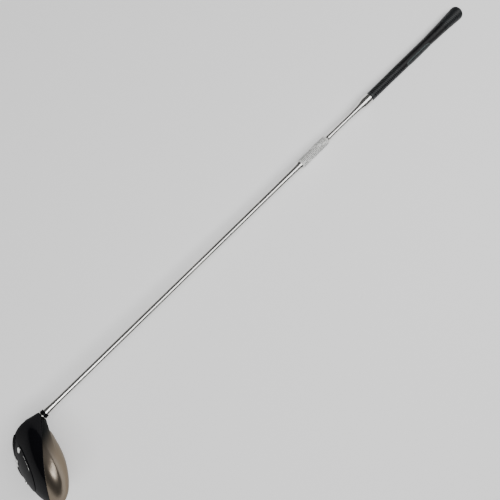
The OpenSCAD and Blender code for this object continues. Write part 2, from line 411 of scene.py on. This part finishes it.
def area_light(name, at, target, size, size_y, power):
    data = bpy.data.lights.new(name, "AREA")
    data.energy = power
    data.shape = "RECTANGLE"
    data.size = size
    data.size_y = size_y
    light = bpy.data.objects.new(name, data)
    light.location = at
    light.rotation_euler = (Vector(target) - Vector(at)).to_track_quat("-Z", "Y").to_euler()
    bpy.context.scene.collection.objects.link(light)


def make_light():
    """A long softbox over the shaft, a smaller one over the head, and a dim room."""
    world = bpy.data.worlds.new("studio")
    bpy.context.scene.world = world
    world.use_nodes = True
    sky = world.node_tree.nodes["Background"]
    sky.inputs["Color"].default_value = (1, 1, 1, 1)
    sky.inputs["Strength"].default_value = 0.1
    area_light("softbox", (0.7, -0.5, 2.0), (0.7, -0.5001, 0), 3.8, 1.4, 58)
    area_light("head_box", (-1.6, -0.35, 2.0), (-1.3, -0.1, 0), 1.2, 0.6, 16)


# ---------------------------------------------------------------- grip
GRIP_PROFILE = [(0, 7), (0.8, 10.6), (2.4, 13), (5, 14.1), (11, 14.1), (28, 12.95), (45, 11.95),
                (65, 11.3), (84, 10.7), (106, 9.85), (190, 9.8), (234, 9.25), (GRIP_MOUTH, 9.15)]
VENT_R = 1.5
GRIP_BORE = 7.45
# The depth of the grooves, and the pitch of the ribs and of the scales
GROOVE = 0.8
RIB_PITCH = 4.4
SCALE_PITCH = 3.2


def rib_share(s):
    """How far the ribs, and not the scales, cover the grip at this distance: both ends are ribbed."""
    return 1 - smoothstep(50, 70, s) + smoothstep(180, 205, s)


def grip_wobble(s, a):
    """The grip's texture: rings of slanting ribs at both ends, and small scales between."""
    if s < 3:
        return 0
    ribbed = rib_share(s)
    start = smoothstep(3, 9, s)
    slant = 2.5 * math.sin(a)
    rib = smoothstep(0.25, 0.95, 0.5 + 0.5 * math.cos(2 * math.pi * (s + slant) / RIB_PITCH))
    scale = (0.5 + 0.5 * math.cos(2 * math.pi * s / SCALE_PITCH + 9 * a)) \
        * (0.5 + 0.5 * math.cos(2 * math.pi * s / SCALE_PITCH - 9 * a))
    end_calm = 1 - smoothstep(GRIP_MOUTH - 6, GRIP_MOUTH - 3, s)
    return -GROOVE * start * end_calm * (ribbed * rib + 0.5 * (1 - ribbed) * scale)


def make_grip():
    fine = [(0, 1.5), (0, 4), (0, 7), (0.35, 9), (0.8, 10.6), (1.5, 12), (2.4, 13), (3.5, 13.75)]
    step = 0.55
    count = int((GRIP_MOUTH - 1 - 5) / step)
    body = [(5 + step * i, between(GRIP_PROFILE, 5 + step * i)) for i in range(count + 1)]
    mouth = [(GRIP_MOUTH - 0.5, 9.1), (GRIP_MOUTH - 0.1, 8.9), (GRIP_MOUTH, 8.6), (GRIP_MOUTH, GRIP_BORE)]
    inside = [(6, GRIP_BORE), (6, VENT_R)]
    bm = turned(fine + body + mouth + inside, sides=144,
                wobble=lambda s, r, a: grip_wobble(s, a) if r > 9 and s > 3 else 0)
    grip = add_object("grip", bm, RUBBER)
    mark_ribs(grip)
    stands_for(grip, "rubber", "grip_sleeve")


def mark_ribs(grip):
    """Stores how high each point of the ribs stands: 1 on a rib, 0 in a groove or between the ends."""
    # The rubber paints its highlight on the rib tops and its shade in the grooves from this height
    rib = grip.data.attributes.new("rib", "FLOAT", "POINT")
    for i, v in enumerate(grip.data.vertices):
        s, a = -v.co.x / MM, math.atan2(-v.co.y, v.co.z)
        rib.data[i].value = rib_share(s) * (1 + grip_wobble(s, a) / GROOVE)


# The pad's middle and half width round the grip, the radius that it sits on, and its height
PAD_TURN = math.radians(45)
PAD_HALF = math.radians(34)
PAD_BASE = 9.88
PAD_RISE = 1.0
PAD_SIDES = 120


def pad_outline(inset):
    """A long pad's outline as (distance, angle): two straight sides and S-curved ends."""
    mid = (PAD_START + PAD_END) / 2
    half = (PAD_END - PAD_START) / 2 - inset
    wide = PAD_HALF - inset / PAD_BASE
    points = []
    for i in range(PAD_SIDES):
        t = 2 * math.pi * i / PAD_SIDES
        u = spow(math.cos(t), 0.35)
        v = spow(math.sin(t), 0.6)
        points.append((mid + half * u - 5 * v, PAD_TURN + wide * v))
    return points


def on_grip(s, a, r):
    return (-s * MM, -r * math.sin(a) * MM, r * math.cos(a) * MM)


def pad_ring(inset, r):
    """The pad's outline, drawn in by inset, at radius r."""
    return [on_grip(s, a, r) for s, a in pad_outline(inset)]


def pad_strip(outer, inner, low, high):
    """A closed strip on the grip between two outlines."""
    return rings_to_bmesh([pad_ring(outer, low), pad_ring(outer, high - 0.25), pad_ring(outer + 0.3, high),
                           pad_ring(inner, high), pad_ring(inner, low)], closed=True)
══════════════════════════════
Written request
Exactly repeat the lines above, from the opening line through the one with "1.2, 0.6, 16)", and include nothing else.

Response below
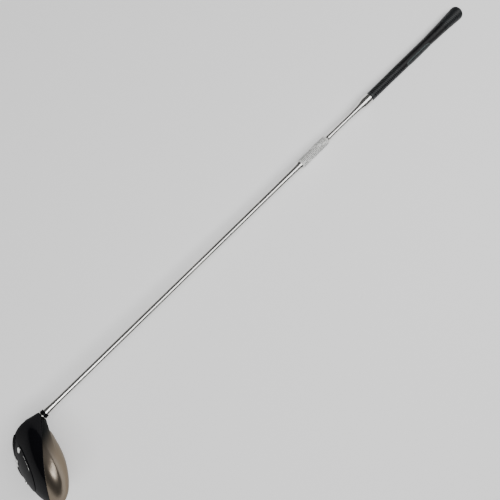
The OpenSCAD and Blender code for this object continues. Write part 2, from line 411 of scene.py on. This part finishes it.
def area_light(name, at, target, size, size_y, power):
    data = bpy.data.lights.new(name, "AREA")
    data.energy = power
    data.shape = "RECTANGLE"
    data.size = size
    data.size_y = size_y
    light = bpy.data.objects.new(name, data)
    light.location = at
    light.rotation_euler = (Vector(target) - Vector(at)).to_track_quat("-Z", "Y").to_euler()
    bpy.context.scene.collection.objects.link(light)


def make_light():
    """A long softbox over the shaft, a smaller one over the head, and a dim room."""
    world = bpy.data.worlds.new("studio")
    bpy.context.scene.world = world
    world.use_nodes = True
    sky = world.node_tree.nodes["Background"]
    sky.inputs["Color"].default_value = (1, 1, 1, 1)
    sky.inputs["Strength"].default_value = 0.1
    area_light("softbox", (0.7, -0.5, 2.0), (0.7, -0.5001, 0), 3.8, 1.4, 58)
    area_light("head_box", (-1.6, -0.35, 2.0), (-1.3, -0.1, 0), 1.2, 0.6, 16)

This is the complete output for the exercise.